41. Ranking activity – Ask students to rank a series of statements from most to least important. As an extra layer, you could ask them to write the statements based on a topic before you set the ranking task.

42. Diamond ranking – Similar to the activity above, but they must form a diamond shape with the statements, adding and extra layer to the evaluation element of the task.

43. Mallet’s Mallet – Those of you of a certain age, like me, will remember this one but you’ll probably have to explain it to the students (or show them a clip) Ask the students to work in pairs, give them a key word, and play the word association game. Mallet optional.

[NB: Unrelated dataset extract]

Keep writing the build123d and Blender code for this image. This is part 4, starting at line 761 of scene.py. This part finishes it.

44. Target setting – Shocking revelation time – I’m not a fan of target setting unless it is really useful for the student. This one I like and I would suggest using when you know the class well and are revising a topic. Give the students the lesson to revise what they feel they need to revise and their starter is to set themselves a target to address this by the end of the lesson. This kind of self-directed learning is one of my favourite things to do, but you must have the class where you want them before you can attempt this!

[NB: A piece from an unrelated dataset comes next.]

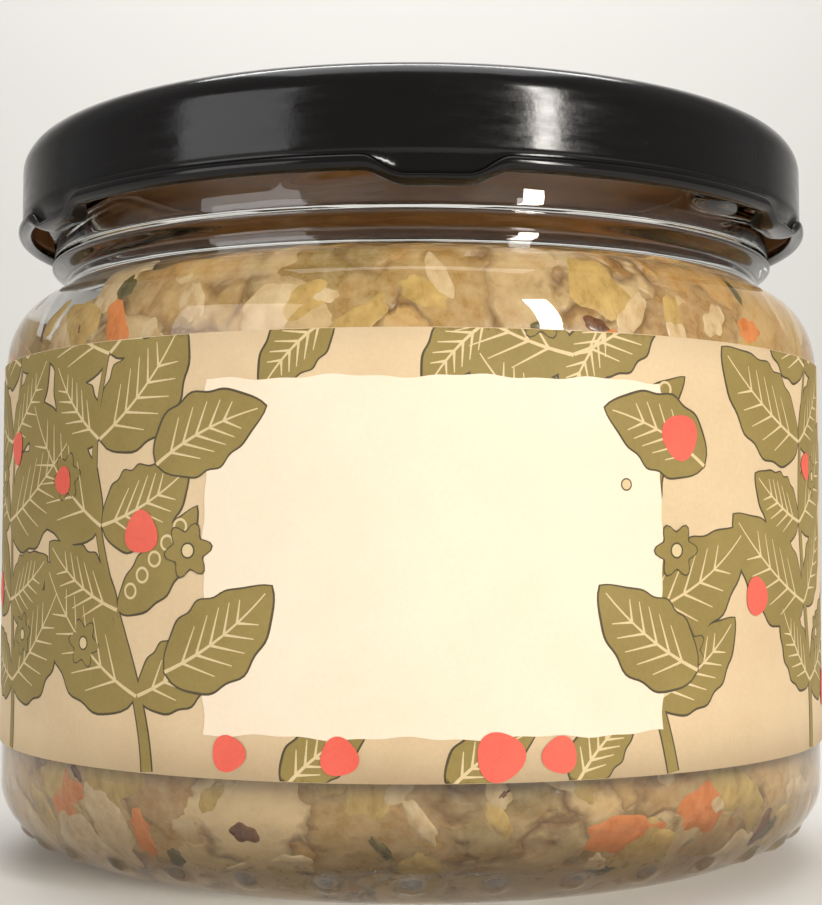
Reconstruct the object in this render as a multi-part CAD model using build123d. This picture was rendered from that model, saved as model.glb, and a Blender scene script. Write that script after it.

45. Top Tips – After a topic or unit, ask students to write down their top tips for that topic at the start of the recap lesson. It can help them to get to grips with the topic or skill and it is a useful indication of their learning for you.

46. Circle questions – Ask students to stand on two circles, one inside the other, facing each other. They need to ask a question about a previous topic then move around.

47. Dominoes – Create or steal a set of dominoes based on your set text. Or ask pairs of students to create them.

48. Find three things – Display a fiction passage on the board. The opening of a novel works well. Pose a question which requires students to scan the passage for their response. Repeat this activity with a shorter time frame each lesson.

49. Spelling test – Love them or hate them, they are a useful starter activity!

50. Thunks – Engage student brains at the beginning of the lesson with a thunk (I have a playlist of thunks on my YouTube channel).